The temperature of an ideal monatomic gas is proportional to the average kinetic energy of its atoms. The size of helium atoms relative to their spacing is shown to scale under 1950 atmospheres of pressure. The atoms have a certain, average speed, slowed down here two trillion fold from room temperature.

Kinetic theory explains macroscopic properties of gases, such as pressure, temperature, viscosity, thermal conductivity, and volume, by considering their molecular composition and motion. The theory posits that gas pressure is due to the impacts, on the walls of a container, of molecules or atoms moving at different velocities.

Kinetic theory defines temperature in its own way, not identical with the thermodynamic definition.[1]

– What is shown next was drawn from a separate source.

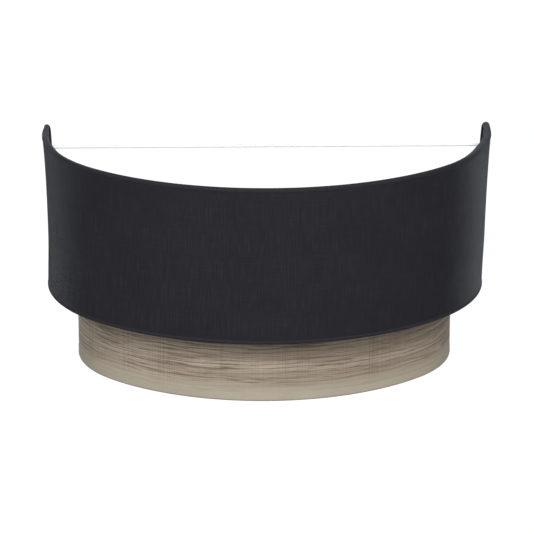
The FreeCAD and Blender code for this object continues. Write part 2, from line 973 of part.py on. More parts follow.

Under a microscope, the molecules making up a liquid are too small to be visible, but the jittery motion of pollen grains or dust particles can be seen. Known as Brownian motion, it results directly from collisions between the grains or particles and liquid molecules. As analyzed by Albert Einstein in 1905, this experimental evidence for kinetic theory is generally seen as having confirmed the concrete material existence of atoms and molecules.

Assumptions

The theory for ideal gases makes the following assumptions:

The gas consists of very small particles known as molecules. This smallness of their size is such that the total volume of the individual gas molecules added up is negligible compared to the volume of the smallest open ball containing all the molecules. This is equivalent to stating that the average distance separating the gas particles is large compared to their size.
These particles have the same mass.
The number of molecules is so large that statistical treatment can be applied.
These molecules are in constant, random, and rapid motion.
The rapidly moving particles constantly collide among themselves and with the walls of the container. All these collisions are perfectly elastic. This means, the molecules are considered to be perfectly spherical in shape, and elastic in nature.
Except during collisions, the interactions among molecules are negligible. (That is, they exert no forces on one another.)

This implies:

1. Relativistic effects are negligible.
2. Quantum-mechanical effects are negligible. This means that the inter-particle distance is much larger than the thermal de Broglie wavelength and the molecules are treated as classical objects.
3. Because of the above two, their dynamics can be treated classically. This means that the equations of motion of the molecules are time-reversible.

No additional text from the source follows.